Theater in Los Angeles

The ACME Comedy Theatre is an American sketch comedy and improvisational theater located near Hollywood, Los Angeles, California, on La Brea near Wilshire's "Miracle Mile".

ACME was started by M.D. Sweeney as "The Two Roads Theater" in Studio City in 1989 with Cynthia Szigeti. The players known as the Two Roads Players and later the Tujunga Group. Sweeney changed the name to Acme a few years later, a reference to Warner Brothers cartoons (Sweeney assisted with some Tiny Toons scripts to help his writer girlfriend out) around the same time he moved the theater to North Hollywood. Eventually, he brought it to La Brea Boulevard near Los Angeles's "Miracle Mile", where it quickly rose to prominence in the world of sketch comedy. Sweeney was inspired by the Groundlings, and throughout the 1990s, a rivalry developed between ACME and the famous Groundlings, with both theaters vying for the best sketch comedians in Los Angeles. (Sweeney's girlfriend—the mother of his children, Sherri Stoner—is a former Groundling. The name "Acme" was selected after Stoner's career in animation writing at Warner Brothers had started to take off.)
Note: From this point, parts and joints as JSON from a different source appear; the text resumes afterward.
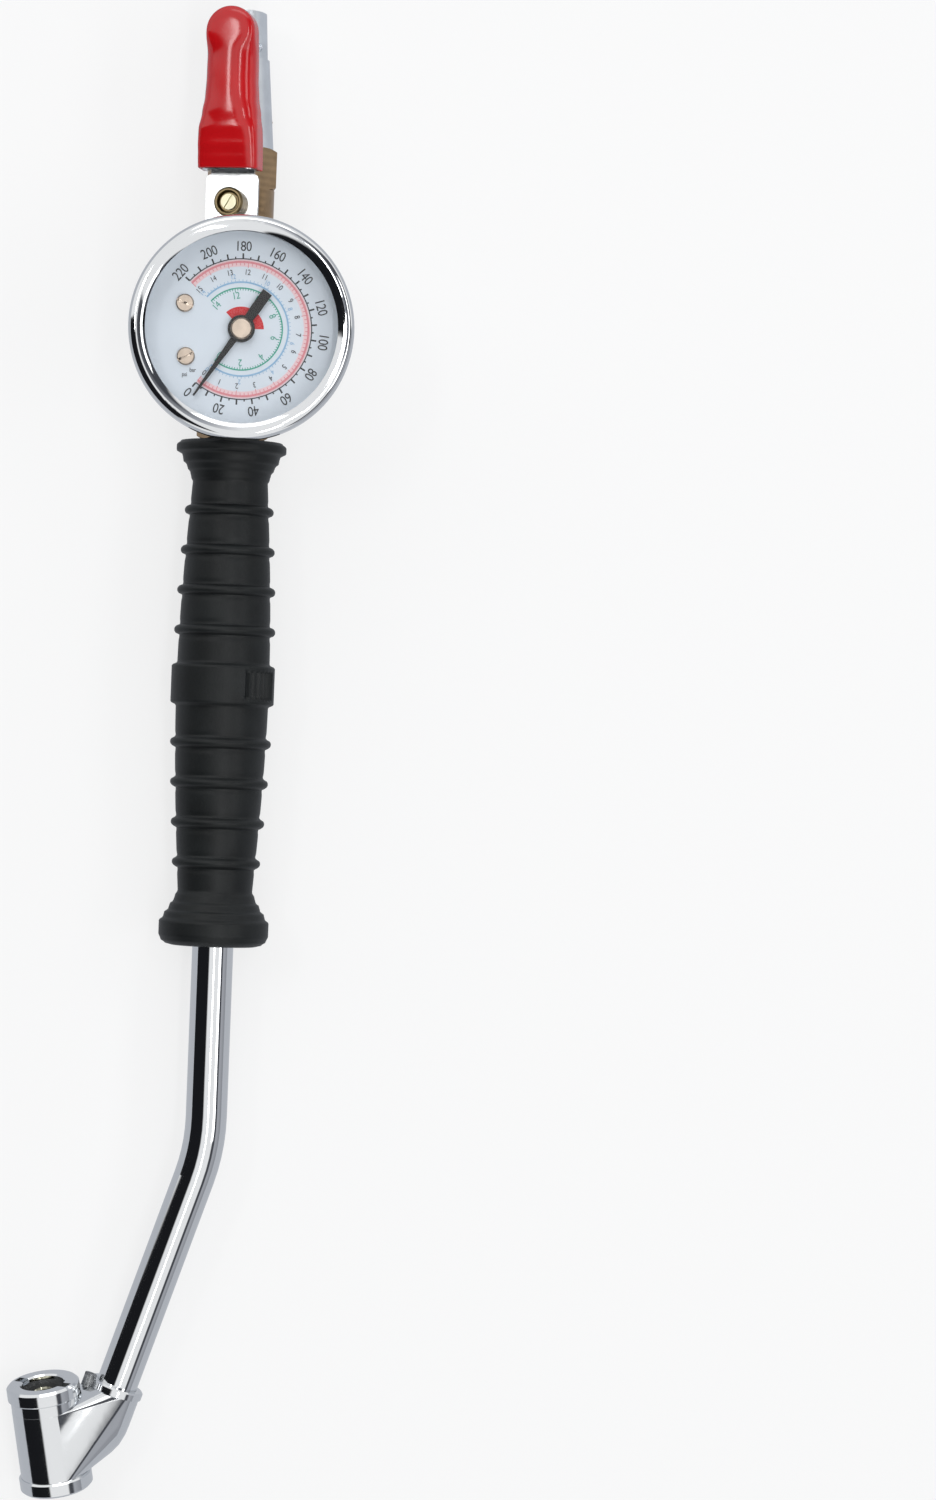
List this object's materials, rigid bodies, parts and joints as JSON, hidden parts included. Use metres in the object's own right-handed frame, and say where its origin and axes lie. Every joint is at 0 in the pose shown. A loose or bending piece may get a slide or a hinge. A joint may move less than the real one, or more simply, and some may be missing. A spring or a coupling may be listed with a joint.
{
  "type": "tire inflator gauge",
  "caption": "Hand-held tyre inflator: dial gauge, squeeze trigger, ribbed rubber grip, bent chrome tube and a twin-ended chuck, lying on its back.",
  "frame": {"origin": "middle of the bounding box's base, on the surface that it lies on", "axes": "+Y up the handle towards the trigger, +Z out of the dial, +X to the dial's right as the picture shows it"},
  "size_m": [0.0936, 0.46, 0.0555],
  "materials": {
    "chrome": "bright chrome plate",
    "brass": "turned brass",
    "brass_movement": "stamped brass",
    "bright_steel": "bright zinc-plated steel",
    "spring_steel": "drawn wire",
    "satin_alloy": "satin die-cast alloy",
    "rubber_black": "moulded black rubber",
    "seal_rubber": "moulded seal rubber",
    "vinyl_red": "gloss dipped vinyl",
    "clear_lens": "clear",
    "dial_white": "matt white enamel",
    "pointer_black": "matt black",
    "print_black": "printed ink",
    "print_pink": "printed ink",
    "print_blue": "printed ink",
    "print_green": "printed ink",
    "print_red": "printed ink",
    "dial_screw_brass": "turned brass",
    "case_steel": "plated drawn steel"
  },
  "bodies": {
    "frame": {"bent_tube": "chrome", "handle_grip": "rubber_black", "head_casting": "chrome", "tube_nut": "brass", "chuck_body": "chrome", "passage_plug": "bright_steel", "gauge_case": "case_steel", "bezel_ring": "chrome", "lens_gasket": "seal_rubber", "gauge_lens": "clear_lens", "dial_plate": "dial_white", "scale_ticks": "print_black", "scale_band_pink": "print_pink", "scale_band_blue": "print_blue", "scale_band_green": "print_green", "dial_red_sector": "print_red", "dial_screws": "dial_screw_brass", "dial_posts": "brass_movement", "gauge_stem": "brass", "bourdon_tube": "brass_movement", "movement_base_plate": "brass_movement", "movement_top_plate": "brass_movement", "movement_pillars": "brass_movement", "valve_body": "brass", "inlet_handle": "satin_alloy", "plunger_bush": "brass", "poppet_cap": "brass", "inlet_spring": "spring_steel", "trigger_bracket": "bright_steel", "pivot_pin": "bright_steel", "bleed_bush": "brass", "bleed_spring": "spring_steel", "foot_ring_top": "chrome", "foot_ring_bottom": "chrome", "foot_seal_top": "seal_rubber", "foot_seal_bottom": "seal_rubber", "chuck_spring": "spring_steel"},
    "trigger": {"trigger_lever": "bright_steel", "trigger_vinyl": "vinyl_red"},
    "plunger": {"inlet_plunger": "brass", "poppet_seal": "seal_rubber"},
    "bleed": {"bleed_button": "brass"},
    "pointer": {"pointer": "pointer_black", "pointer_cap": "dial_screw_brass", "pinion_arbor": "bright_steel"},
    "sector": {"sector_gear": "brass_movement"},
    "link": {"movement_link": "brass_movement", "bourdon_tip": "brass_movement"},
    "core_top": {"chuck_core_top": "brass"},
    "core_bottom": {"chuck_core_bottom": "brass"}
  },
  "joints": [
    {"name": "trigger_squeeze", "type": "hinge", "parent": "frame", "child": "trigger", "pos_m": [0.00779, 0.18388, 0.03011], "axis": [-0.9636, 0, -0.2672], "range_deg": [0, 7], "stiffness_Nm_per_rad": 0.15, "springref_deg": -5.73},
    {"name": "plunger_press", "type": "slide", "parent": "frame", "child": "plunger", "axis": [0.2672, 0, -0.9636], "range_m": [0, 0.00179], "stiffness_N_per_m": 150, "springref_m": -0.001, "deforming": ["inlet_spring"]},
    {"name": "bleed_press", "type": "slide", "parent": "frame", "child": "bleed", "axis": [0.2672, 0, -0.9636], "range_m": [0, 0.0012], "stiffness_N_per_m": 600, "springref_m": -0.001, "deforming": ["bleed_spring"]},
    {"name": "pointer_spin", "type": "hinge", "parent": "frame", "child": "pointer", "pos_m": [0.01282, 0.12958, 0.0476], "axis": [0, 0, 1], "range_deg": [0, 262], "stiffness_Nm_per_rad": 0.0004, "springref_deg": -17.19},
    {"name": "sector_swing", "type": "hinge", "parent": "frame", "child": "sector", "pos_m": [0.00442, 0.14413, 0.0376], "axis": [0, 0, 1], "range_deg": [-44, 0]},
    {"name": "link_swing", "type": "hinge", "parent": "sector", "child": "link", "pos_m": [0.00442, 0.14853, 0.0376], "axis": [0, 0, 1], "range_deg": [0, 44]},
    {"name": "core_top_press", "type": "slide", "parent": "frame", "child": "core_top", "axis": [0.1617, -0.965, -0.2065], "range_m": [0, 0.0018], "stiffness_N_per_m": 500, "springref_m": -0.002, "deforming": ["chuck_spring"]},
    {"name": "core_bottom_press", "type": "slide", "parent": "frame", "child": "core_bottom", "axis": [-0.1617, 0.965, 0.2065], "range_m": [0, 0.0018], "stiffness_N_per_m": 500, "springref_m": -0.002, "deforming": ["chuck_spring"]}
  ],
  "couplings": [
    {"joint": "trigger_squeeze", "follows": "plunger_press", "rad_per_m": 68.027},
    {"joint": "sector_swing", "follows": "pointer_spin", "ratio": -0.16667},
    {"joint": "link_swing", "follows": "pointer_spin", "ratio": 0.16667}
  ]
}
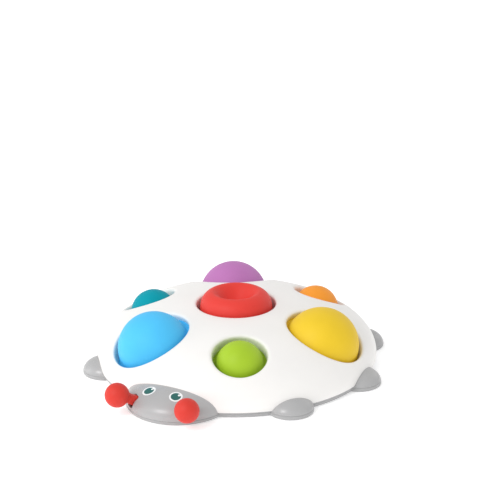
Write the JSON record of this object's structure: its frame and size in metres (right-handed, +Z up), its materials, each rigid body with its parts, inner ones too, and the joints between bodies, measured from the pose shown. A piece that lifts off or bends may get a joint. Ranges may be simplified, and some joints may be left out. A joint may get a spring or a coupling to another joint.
{
  "type": "bubble pop fidget toy",
  "caption": "Round beetle-shaped push-bubble toy: a low shell with soft domes that pop through to the underside, stubby legs, and a head with nodding ball antennae.",
  "frame": {"origin": "on the table plane, under the middle of the bounding box", "axes": "+Z up from the table, -Y towards the head, +X to the right of somebody who faces the head"},
  "size_m": [0.1818, 0.1864, 0.0437],
  "materials": {
    "shell_white": "satin warm white moulded plastic",
    "toy_grey": "satin light grey moulded plastic",
    "silicone_red": "matte silicone",
    "silicone_blue": "matte silicone",
    "silicone_green": "matte silicone",
    "silicone_yellow": "matte silicone",
    "silicone_orange": "matte silicone",
    "silicone_purple": "matte silicone",
    "silicone_teal": "matte silicone",
    "screw_steel": "plain steel"
  },
  "bodies": {
    "toy_body": {"top_shell": "shell_white", "clamp_frame": "shell_white", "leg_frame": "toy_grey", "base_cover": "toy_grey", "head_cover": "toy_grey", "frame_screws": "screw_steel", "base_screws": "screw_steel", "red_skirt": "silicone_red", "blue_skirt": "silicone_blue", "green_skirt": "silicone_green", "yellow_skirt": "silicone_yellow", "orange_skirt": "silicone_orange", "purple_skirt": "silicone_purple", "teal_skirt": "silicone_teal"},
    "red_dome": {"red_crown": "silicone_red"},
    "blue_dome": {"blue_crown": "silicone_blue"},
    "green_dome": {"green_crown": "silicone_green"},
    "yellow_dome": {"yellow_crown": "silicone_yellow"},
    "orange_dome": {"orange_crown": "silicone_orange"},
    "purple_dome": {"purple_crown": "silicone_purple"},
    "teal_dome": {"teal_crown": "silicone_teal"},
    "antenna_left": {"antenna_left": "silicone_red"},
    "antenna_right": {"antenna_right": "silicone_red"}
  },
  "joints": [
    {"name": "press_red", "type": "slide", "parent": "toy_body", "child": "red_dome", "axis": [0, 0, -1], "range_m": [-0.0142, 0.0228], "deforming": ["red_skirt"]},
    {"name": "press_blue", "type": "slide", "parent": "toy_body", "child": "blue_dome", "axis": [0.2231, 0.3864, -0.8949], "range_m": [0, 0.037], "deforming": ["blue_skirt"]},
    {"name": "press_green", "type": "slide", "parent": "toy_body", "child": "green_dome", "axis": [-0.2231, 0.3864, -0.8949], "range_m": [0, 0.025], "deforming": ["green_skirt"]},
    {"name": "press_yellow", "type": "slide", "parent": "toy_body", "child": "yellow_dome", "axis": [-0.4462, 0, -0.8949], "range_m": [0, 0.037], "deforming": ["yellow_skirt"]},
    {"name": "press_orange", "type": "slide", "parent": "toy_body", "child": "orange_dome", "axis": [-0.2231, -0.3864, -0.8949], "range_m": [0, 0.025], "deforming": ["orange_skirt"]},
    {"name": "press_purple", "type": "slide", "parent": "toy_body", "child": "purple_dome", "axis": [0.2231, -0.3864, -0.8949], "range_m": [0, 0.037], "deforming": ["purple_skirt"]},
    {"name": "press_teal", "type": "slide", "parent": "toy_body", "child": "teal_dome", "axis": [0.4462, 0, -0.8949], "range_m": [0, 0.025], "deforming": ["teal_skirt"]},
    {"name": "nod_left", "type": "hinge", "parent": "toy_body", "child": "antenna_left", "pos_m": [-0.0125, -0.0754, 0.0062], "axis": [0.7539, -0.657, 0], "range_deg": [-3, 10], "stiffness_Nm_per_rad": 0.1},
    {"name": "nod_right", "type": "hinge", "parent": "toy_body", "child": "antenna_right", "pos_m": [0.0125, -0.0754, 0.0062], "axis": [0.7539, 0.657, 0], "range_deg": [-3, 10], "stiffness_Nm_per_rad": 0.1}
  ]
}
In 2004, Sweeney decided to retire from directing and sold ACME to Travis Oates, then a member of ACME's main sketch company. Oates embarked on a renovation of the theater that made ACME the most technically advanced 99-seat theater in Los Angeles. In the first quarter of 2007 ACME underwent a second major renovation, which saw the installation of broadcast equipment and effectively turned ACME into a television soundstage. ACME is now the only sketch comedy theater to broadcast all its shows live on the internet.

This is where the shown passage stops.